What can be achieved with Ansible?

  1. OS Provisioning : Ansible make it really easy when you’re using PXE boot to provision bare-metal servers or Virtual Machines, or creating virtual or cloud instances from the templates. It will automate the complete post install stuff such as creating users , tuning some performance parameters, installing updates and packages.

  2. Configuration Management : When you want to make any kind of configuration changes in one or more files across the systems (irrespective of their OS flavor) can be easily achieved by Ansible and in one go it can do all this as it is not feasible for you to manually go and update each and every machine.

  3. Continuous Delivery : In today's IT industry and in Software Development environment DevOps has become an vital part of the culture and Continuous Delivery is one of the most important part of that culture. With Ansible it becomes seamless to deliver and deploy the changes at a rapid pace.

  4. Application Deployment: As we have already discussed above that Ansible makes application deployments tasks pretty smooth and fast. All you have to do is list out the IP addresses of your servers in a file which we call an inventory file and write a playbook to deploy your application.

  5. Security and Compliance: Security policies can be easily integrated with Ansible and can be deployed site-wide in no time. When it comes to store critical/confidential information on Ansible Controller node (such as passwords etc) Ansible has an inbuilt concept of "vault" which encrypts all the critical piece of data and ensures the safety.

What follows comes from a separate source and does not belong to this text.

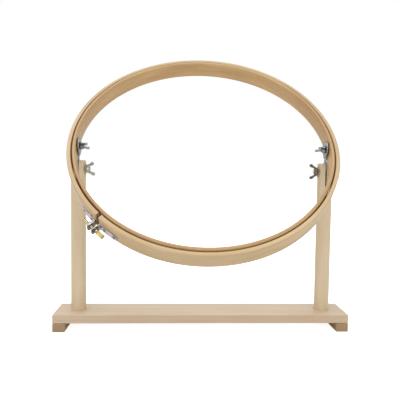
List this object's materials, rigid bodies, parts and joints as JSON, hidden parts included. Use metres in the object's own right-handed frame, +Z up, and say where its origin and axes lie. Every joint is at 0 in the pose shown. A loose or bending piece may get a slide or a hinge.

  6. Orchestration: When it comes to doing deployments of clustered applications on complex environments like multiple datacenters, public, private and hybrid clouds Ansible comes very handy in orchestrating all this for us. Ansible works in an order which ensures no downtime while upgrading applications or servers.

Conclusion

I hope now you have a fair enough idea about what is Ansible and what we can get out of it. It's an amazing tool to automate your stuff.